+++ Given data +++

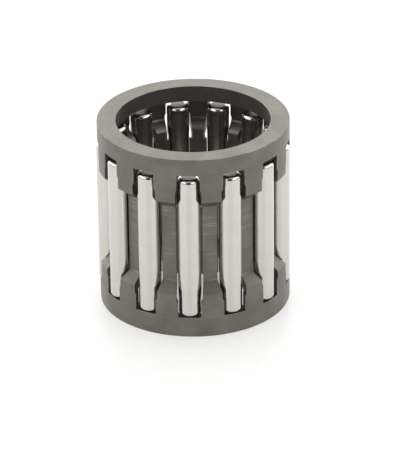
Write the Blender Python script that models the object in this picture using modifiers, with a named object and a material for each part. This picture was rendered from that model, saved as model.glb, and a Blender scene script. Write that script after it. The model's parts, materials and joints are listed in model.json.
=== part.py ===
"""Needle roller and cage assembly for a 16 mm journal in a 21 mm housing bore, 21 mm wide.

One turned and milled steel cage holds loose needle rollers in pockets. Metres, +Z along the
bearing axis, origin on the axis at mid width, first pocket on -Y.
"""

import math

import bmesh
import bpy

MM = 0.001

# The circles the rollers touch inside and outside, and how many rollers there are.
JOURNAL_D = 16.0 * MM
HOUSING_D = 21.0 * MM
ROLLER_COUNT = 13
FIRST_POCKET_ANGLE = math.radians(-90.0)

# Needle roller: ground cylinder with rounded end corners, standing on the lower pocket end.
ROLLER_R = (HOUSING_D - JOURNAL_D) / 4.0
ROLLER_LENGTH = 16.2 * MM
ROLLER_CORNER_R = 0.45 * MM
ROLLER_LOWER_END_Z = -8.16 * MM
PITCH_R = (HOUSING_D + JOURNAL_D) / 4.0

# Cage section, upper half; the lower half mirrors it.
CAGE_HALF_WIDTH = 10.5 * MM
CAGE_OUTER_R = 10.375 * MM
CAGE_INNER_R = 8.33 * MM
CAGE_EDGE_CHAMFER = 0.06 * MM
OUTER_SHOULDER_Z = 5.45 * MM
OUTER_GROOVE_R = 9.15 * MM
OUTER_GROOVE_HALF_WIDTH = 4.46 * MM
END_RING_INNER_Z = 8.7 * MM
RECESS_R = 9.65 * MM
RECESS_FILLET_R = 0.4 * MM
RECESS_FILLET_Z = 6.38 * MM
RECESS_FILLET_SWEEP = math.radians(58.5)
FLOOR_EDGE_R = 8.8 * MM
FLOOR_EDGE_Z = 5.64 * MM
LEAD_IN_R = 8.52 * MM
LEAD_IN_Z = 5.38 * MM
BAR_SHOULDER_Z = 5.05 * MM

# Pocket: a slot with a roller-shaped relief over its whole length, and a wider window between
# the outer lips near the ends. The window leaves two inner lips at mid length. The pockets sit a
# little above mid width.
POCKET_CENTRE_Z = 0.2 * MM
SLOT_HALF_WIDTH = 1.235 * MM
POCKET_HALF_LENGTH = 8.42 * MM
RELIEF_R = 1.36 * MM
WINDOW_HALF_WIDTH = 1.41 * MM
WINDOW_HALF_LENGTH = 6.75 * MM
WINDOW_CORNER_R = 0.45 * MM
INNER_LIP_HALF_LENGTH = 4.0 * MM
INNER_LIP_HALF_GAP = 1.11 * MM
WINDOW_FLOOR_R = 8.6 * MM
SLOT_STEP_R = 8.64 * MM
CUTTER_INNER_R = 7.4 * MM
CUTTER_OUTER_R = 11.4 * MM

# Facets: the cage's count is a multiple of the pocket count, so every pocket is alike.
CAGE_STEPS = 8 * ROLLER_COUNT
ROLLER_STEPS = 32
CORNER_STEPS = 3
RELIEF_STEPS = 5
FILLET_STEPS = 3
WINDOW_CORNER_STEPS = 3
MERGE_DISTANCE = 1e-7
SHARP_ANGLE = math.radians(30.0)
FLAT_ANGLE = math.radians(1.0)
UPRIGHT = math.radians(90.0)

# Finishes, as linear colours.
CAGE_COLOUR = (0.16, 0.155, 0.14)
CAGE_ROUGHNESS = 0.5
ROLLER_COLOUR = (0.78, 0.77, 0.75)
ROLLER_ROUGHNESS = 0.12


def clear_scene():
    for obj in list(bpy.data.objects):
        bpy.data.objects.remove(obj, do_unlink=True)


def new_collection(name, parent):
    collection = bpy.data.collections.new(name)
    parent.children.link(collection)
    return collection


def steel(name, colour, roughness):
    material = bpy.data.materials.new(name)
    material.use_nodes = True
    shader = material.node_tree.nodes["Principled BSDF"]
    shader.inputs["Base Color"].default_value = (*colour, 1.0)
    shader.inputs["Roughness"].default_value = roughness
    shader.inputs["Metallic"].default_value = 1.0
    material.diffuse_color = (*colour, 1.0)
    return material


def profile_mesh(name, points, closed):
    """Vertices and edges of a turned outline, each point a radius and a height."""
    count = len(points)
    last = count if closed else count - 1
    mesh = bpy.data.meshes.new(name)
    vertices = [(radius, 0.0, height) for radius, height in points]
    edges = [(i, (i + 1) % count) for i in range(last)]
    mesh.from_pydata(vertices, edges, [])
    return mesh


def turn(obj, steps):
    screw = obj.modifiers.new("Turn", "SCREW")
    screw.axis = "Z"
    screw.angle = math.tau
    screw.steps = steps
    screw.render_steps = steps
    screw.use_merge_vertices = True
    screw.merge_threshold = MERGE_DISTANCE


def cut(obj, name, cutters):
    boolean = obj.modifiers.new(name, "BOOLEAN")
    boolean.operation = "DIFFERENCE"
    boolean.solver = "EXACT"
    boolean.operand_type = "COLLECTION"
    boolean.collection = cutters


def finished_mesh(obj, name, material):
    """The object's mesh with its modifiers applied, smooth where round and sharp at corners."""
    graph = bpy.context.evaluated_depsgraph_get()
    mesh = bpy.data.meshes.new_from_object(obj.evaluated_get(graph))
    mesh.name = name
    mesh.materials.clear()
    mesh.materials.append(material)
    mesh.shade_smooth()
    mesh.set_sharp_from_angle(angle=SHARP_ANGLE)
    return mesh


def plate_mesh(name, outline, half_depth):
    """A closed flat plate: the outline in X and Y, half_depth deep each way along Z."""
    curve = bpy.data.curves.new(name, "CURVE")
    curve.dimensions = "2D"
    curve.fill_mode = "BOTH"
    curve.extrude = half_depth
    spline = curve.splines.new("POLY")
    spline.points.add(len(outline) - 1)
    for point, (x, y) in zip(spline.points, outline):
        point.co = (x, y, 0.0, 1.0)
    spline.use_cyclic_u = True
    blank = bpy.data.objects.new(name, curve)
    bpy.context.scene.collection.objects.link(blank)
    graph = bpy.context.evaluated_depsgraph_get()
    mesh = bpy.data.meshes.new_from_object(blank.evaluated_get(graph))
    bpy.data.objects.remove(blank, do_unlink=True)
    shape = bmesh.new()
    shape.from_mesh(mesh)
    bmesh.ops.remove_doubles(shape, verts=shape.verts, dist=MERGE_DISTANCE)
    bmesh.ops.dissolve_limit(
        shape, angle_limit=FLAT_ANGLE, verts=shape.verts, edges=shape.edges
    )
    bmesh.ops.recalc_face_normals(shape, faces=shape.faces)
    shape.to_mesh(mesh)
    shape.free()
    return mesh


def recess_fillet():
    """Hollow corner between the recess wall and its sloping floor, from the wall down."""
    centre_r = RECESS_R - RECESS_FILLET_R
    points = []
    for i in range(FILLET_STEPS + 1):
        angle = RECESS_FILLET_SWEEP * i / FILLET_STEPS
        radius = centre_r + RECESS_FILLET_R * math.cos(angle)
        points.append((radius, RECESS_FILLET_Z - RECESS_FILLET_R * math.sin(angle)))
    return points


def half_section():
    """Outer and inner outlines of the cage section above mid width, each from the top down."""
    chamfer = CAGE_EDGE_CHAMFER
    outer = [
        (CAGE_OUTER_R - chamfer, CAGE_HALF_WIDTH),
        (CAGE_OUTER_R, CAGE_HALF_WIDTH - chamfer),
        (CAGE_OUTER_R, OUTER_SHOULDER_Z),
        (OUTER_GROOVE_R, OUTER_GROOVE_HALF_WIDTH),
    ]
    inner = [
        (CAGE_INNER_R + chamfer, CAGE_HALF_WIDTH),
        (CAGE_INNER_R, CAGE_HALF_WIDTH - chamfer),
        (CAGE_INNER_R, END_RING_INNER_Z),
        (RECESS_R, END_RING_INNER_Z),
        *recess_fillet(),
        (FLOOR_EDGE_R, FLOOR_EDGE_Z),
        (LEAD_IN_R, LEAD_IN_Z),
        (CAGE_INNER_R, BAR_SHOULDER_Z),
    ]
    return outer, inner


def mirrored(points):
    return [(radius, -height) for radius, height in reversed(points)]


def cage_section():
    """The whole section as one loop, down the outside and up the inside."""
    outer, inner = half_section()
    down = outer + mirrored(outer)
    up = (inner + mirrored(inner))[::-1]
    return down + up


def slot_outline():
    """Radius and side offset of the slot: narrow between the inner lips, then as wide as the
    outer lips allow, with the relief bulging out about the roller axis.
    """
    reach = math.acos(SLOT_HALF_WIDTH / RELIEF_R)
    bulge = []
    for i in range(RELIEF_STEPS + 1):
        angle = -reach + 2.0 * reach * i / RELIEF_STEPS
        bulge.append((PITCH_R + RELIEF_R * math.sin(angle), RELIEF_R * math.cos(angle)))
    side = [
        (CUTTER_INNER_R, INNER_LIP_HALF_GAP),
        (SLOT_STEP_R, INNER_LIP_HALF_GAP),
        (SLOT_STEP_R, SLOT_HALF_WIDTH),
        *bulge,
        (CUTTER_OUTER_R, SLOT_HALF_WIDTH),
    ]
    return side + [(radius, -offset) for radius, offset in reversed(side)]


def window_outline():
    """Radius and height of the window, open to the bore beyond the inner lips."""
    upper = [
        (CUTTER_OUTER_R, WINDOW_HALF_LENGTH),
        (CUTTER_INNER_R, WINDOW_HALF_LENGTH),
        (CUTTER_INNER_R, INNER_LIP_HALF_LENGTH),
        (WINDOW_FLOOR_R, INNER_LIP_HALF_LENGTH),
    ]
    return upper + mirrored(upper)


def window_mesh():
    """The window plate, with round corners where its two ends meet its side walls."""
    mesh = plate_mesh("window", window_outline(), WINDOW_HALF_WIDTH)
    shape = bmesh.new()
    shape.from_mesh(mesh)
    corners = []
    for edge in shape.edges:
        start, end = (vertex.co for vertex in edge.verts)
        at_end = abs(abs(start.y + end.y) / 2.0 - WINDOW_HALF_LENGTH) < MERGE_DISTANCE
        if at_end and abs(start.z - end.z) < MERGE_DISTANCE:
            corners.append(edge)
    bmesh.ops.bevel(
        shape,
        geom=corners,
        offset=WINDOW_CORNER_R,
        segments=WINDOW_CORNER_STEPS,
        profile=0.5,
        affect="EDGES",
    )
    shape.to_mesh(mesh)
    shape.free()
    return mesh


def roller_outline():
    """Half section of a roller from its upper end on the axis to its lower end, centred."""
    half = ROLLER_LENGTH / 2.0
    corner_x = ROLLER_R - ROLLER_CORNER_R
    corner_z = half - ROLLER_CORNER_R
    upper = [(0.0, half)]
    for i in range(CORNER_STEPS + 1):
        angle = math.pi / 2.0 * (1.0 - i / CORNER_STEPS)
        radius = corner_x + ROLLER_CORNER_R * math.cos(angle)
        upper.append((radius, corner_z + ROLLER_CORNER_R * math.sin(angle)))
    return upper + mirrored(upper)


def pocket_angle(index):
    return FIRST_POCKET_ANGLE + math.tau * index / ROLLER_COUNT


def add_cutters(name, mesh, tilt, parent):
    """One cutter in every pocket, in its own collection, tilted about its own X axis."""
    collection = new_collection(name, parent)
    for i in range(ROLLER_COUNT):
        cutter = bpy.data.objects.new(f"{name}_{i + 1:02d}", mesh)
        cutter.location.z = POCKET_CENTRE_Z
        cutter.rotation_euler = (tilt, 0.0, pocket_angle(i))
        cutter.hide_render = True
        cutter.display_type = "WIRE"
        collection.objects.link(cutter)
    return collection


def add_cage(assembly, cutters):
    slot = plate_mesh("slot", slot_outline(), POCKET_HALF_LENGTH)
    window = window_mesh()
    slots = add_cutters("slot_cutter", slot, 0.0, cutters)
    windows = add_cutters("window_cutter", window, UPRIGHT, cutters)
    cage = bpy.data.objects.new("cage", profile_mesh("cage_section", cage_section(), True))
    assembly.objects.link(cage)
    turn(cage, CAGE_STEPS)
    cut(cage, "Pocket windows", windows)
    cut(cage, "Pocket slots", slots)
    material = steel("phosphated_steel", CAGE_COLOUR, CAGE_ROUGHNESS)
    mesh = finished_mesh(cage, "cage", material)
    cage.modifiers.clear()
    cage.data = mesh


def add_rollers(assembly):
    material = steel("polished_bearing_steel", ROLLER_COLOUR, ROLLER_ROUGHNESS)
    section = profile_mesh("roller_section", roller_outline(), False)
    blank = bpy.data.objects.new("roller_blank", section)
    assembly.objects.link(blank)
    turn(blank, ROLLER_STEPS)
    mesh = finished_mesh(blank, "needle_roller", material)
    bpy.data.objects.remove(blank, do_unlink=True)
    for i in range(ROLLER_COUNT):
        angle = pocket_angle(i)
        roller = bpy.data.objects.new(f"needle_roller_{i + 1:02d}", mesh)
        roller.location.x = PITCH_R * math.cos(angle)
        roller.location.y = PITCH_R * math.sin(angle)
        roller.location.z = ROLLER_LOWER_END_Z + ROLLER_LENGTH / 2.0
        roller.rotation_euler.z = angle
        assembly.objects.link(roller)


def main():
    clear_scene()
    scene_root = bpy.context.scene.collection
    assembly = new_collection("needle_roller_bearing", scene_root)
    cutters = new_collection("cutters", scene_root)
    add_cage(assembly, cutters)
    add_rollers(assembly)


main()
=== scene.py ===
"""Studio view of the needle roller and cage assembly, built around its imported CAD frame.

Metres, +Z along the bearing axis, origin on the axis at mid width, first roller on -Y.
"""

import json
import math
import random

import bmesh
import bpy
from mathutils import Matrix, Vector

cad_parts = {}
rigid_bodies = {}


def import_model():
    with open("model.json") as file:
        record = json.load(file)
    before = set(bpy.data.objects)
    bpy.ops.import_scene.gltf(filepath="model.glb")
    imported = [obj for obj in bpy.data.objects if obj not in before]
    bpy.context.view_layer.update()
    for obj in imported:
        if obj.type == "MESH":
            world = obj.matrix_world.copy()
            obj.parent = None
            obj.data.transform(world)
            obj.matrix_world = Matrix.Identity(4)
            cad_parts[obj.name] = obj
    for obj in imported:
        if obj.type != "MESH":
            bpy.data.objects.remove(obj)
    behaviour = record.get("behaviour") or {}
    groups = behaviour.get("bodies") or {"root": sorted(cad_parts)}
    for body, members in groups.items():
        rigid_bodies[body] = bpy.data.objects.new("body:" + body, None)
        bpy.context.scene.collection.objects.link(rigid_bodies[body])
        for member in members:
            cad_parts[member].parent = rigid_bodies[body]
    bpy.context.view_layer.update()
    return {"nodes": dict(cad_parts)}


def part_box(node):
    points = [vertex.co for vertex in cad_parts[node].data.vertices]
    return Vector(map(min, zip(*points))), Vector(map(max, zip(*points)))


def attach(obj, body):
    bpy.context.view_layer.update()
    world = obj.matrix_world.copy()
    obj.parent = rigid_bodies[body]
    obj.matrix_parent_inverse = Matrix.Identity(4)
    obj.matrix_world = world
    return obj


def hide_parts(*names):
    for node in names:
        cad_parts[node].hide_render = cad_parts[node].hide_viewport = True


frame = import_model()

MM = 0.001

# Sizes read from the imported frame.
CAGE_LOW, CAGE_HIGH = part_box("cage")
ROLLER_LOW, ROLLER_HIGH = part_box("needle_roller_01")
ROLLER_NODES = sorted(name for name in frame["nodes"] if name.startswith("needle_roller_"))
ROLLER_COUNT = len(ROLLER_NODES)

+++

Work to do:
What are the exact lines from the beginning of the material through the line containing "FIRST_POCKET_ANGLE = math.radians(-90.0)"? Write out those lines alone.

Completed task:
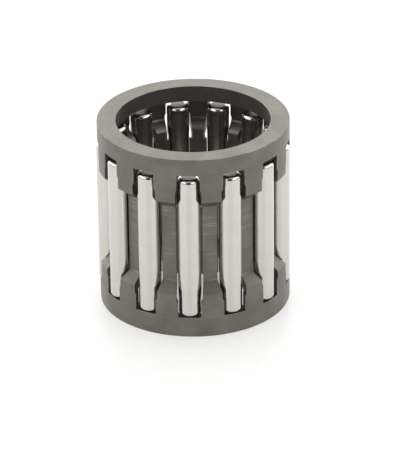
Write the Blender Python script that models the object in this picture using modifiers, with a named object and a material for each part. This picture was rendered from that model, saved as model.glb, and a Blender scene script. Write that script after it. The model's parts, materials and joints are listed in model.json.
=== part.py ===
"""Needle roller and cage assembly for a 16 mm journal in a 21 mm housing bore, 21 mm wide.

One turned and milled steel cage holds loose needle rollers in pockets. Metres, +Z along the
bearing axis, origin on the axis at mid width, first pocket on -Y.
"""

import math

import bmesh
import bpy

MM = 0.001

# The circles the rollers touch inside and outside, and how many rollers there are.
JOURNAL_D = 16.0 * MM
HOUSING_D = 21.0 * MM
ROLLER_COUNT = 13
FIRST_POCKET_ANGLE = math.radians(-90.0)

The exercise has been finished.